Morrissey, however, seemed to be having his own sound problems. He asked the audience how he sounded and said, “It’s rough up here.
—Fielding Buck
–fbuck@PE.com
Check out Conor’s CA-RAZZZZY hat!
My mom loves Paul McCartney. He was always her favorite Beatle. She has his solo records on vinyl, she loves the Beatles, she flew from Baltimore to see him tonight.
Her opinion of Coachella? Thumbs up. She has been very impressed with the organization and the food. She even said it was much better than the old alternative radio festival we went to in D.C.

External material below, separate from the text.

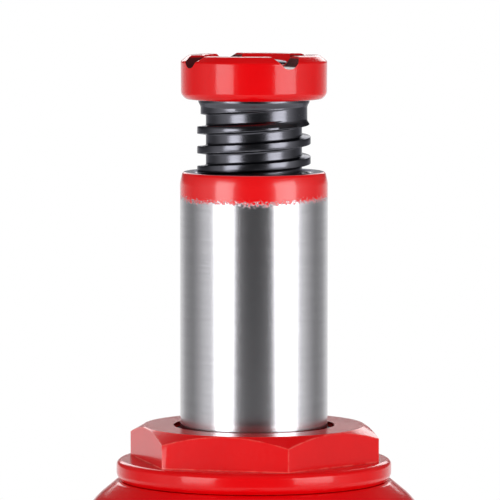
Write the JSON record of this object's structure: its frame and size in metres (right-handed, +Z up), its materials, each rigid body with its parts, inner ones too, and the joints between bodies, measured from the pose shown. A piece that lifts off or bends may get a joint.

Sadly, my dad is ill and back at the hotel so this is my shout out to dad, we miss you, but we’re going to get our faces rocked off by McCartney.
I had a chance to shoot Conor Oberst and the Mystic Valley Band. Conor was wearing a very large black hat. And then he talked about how there are 8 universes and we only know ours but we can see ones behind us and in front of us but not on the sides. I am so confused.
I caught M. Ward earlier today. Here are my notes.
M. Ward has taken the stage at the Outdoor Theatre and has mellowed out the crowd for Molotov that was chanting a word that I think was forbidden in my high school Spanish class.
The people here are appreciative and enjoying his mellow music, despite the dance beats coming from the tents around the area.
He had some sound problems at the beginning of his set. His acoustic guitar kept cutting out and he joked that it was still a sound check.
He also played the rockin’ tune off his new album, “Hold Time,” called “Never Had Nobody Like You,” which is my personal favorite.